Einde inhoudsopgave
Verordening (EU) 2018/1139 inzake gemeenschappelijke regels op het gebied van burgerluchtvaart en tot oprichting van een Agentschap van de Europese Unie voor de veiligheid van de luchtvaart, en tot wijziging van de Verordeningen (EG) nr. 2111/2005, (EG) nr. 1008/2008, (EU) nr. 996/2010, (EU) nr. 376/2014 en de Richtlijnen 2014/30/EU en 2014/53/EU, en tot intrekking van de Verordeningen (EG) nr. 552/2004 en (EG) nr. 216/2008 en Verordening (EEG) nr. 3922/91
Artikel 35 Veiligheidsgerelateerde apparatuur van luchtvaartterreinen
Geldend
Geldend vanaf 11-09-2018
- Bronpublicatie:
04-07-2018, PbEU 2018, L 212 (uitgifte: 22-08-2018, regelingnummer: 2018/1139)
- Inwerkingtreding
11-09-2018
- Bronpublicatie inwerkingtreding:
04-07-2018, PbEU 2018, L 212 (uitgifte: 22-08-2018, regelingnummer: 2018/1139)
- Vakgebied(en)
EU-recht / Instituties
Vervoersrecht / Luchtvervoer
Vervoersrecht / Europees vervoersrecht
1.
Rekening houdend met de doelstellingen en beginselen van de artikelen 1 en 4, en in het bijzonder met de aard en het risico van de betreffende activiteit, kunnen organisaties die betrokken zijn bij het ontwerpen, produceren en onderhouden van veiligheidsgerelateerde apparatuur van een luchtvaartterrein die gebruikt wordt of bestemd is voor gebruik op een luchtvaartterrein dat onder deze verordening valt, er overeenkomstig de in artikel 36 bedoelde uitvoeringshandelingen toe worden verplicht:
- a)
te verklaren dat die apparatuur voldoet aan de gedetailleerde specificaties die zijn vastgesteld in overeenstemming met de in artikel 36 bedoelde uitvoeringshandelingen, of
- b)
houder te zijn van een certificaat met betrekking tot die veiligheidsgerelateerde apparatuur van een luchtvaartterrein.
2.
Het in lid 1, onder b), van dit artikel bedoelde certificaat wordt afgegeven op aanvraag, wanneer de aanvrager heeft aangetoond dat de apparatuur voldoet aan de gedetailleerde specificaties die overeenkomstig de in artikel 36 bedoelde uitvoeringshandelingen zijn vastgesteld om te waarborgen dat de in artikel 33 bedoelde essentiële eisen worden nageleefd.
3.
In het in lid 1, onder b), van dit artikel bedoelde certificaat worden de functies van de apparatuur vermeld.
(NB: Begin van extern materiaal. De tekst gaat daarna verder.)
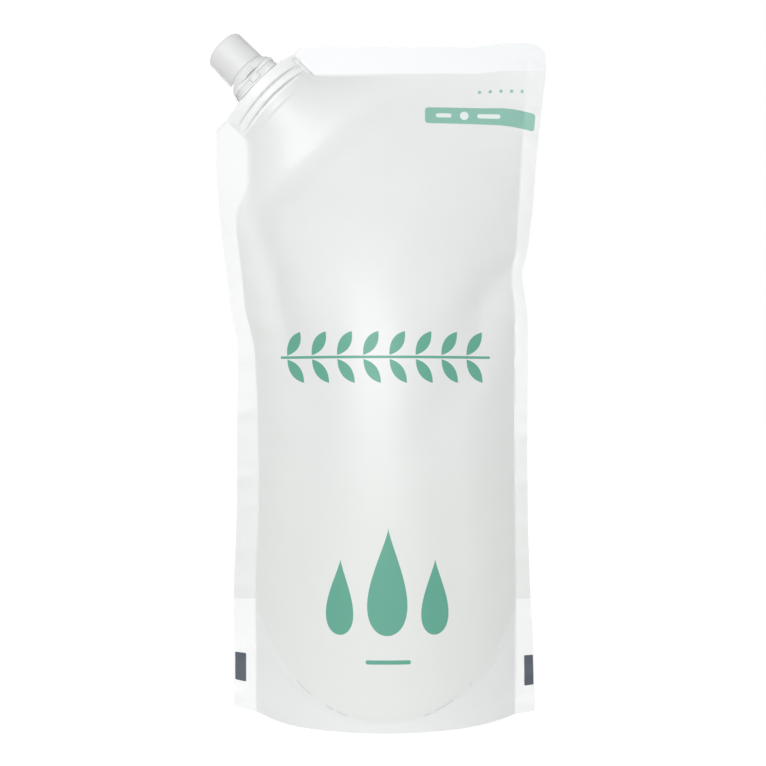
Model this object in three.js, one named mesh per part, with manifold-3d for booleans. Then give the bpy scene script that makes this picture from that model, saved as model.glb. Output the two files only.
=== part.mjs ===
// A stand-up refill pouch for shower gel, with a spout in its corner and a screw cap.
// Millimetres, +Z up, +X to the right of the printed face, which looks along -Y.
// The origin is on the surface that the pouch stands on, under the middle of its base.

import * as THREE from 'three';
import { mergeVertices } from 'three/addons/utils/BufferGeometryUtils.js';
import Module from 'manifold-3d';

const wasm = await Module();
wasm.setup();

// Driving dimensions: the laminate bag, filled and sealed
const bagHeight = 269; // base to the top edge
const bagWidth = 130; // the film laid flat, over both side seals
const seam = 0.5; // two layers welded together
const sideSeal = 8; // width of a side seal
const topSeal = 11; // width of the top seal
const waistHeight = 116; // where the filled bag is deepest
const waistDepth = 45.4; // front to back there
const baseDepth = 41; // front to back at the base
const shoulderDrop = 82; // the shoulder, below the top edge
const shoulderDepth = 35.6;
const collarDrop = 37; // where the bag closes towards its top seal, below the top edge
const collarDepth = 16;
const sectionSquareness = 2.05; // 2 is a plain lens, more is flatter in the middle
const sectionFullness = 0.95; // 1 is a plain lens, less is rounder beside the seals
const creaseStiffness = 2; // folds reach this many times further towards the seals than the bag's depth
const foldFloor = 0.4; // share of the depth that a fold always leaves
const sealSway = 1.6; // how far the side seals wave forward and back
const swayPeriod = 167; // height of one such wave
const swayPower = 3; // the wave dies out this fast towards the bag's middle
const swayFade = 40; // height over which it dies out below the cut corner

// Driving dimensions: the folded bottom that lets the bag stand
const gussetHeight = 42; // height of its fold in the side seals
const skirtHeight = 4.2; // height of the bottom seal in the middle
const skirtRadius = 59; // of the seal's curve towards the corners
const gussetRise = 5; // power of the base film's rise towards the corners
const skirtFold = 3; // power of its rise towards the front and back skirts
const padSink = 0.7; // how far the base film would bulge below the table
const hollowReach = 0.95; // share of the width, from the middle, where the skirts part
const leftCornerLift = 5.6;
const rightCornerLift = 3.2;
const liftStart = 30; // the bottom edge leaves the table this far from the middle
const liftPower = 1.7;

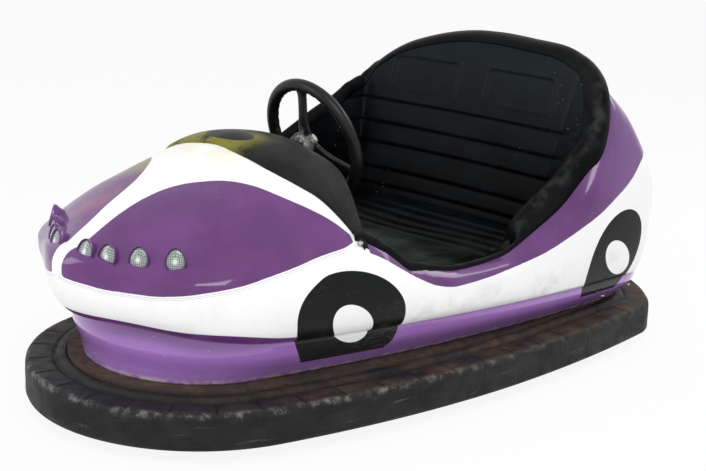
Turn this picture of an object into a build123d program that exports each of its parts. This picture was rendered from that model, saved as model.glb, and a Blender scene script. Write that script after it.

Dat certificaat kan overeenkomstig de in artikel 36, lid 1, onder d), bedoelde uitvoeringshandelingen worden gewijzigd om veranderingen in die functies weer te geven.
4.
Het in lid 1, onder b), van dit artikel bedoelde certificaat kan overeenkomstig de in artikel 36, lid 1, onder d), bedoelde uitvoeringshandelingen worden beperkt, geschorst of ingetrokken indien de apparatuur niet meer voldoet aan de regels en procedures voor het afgeven en handhaven van het certificaat.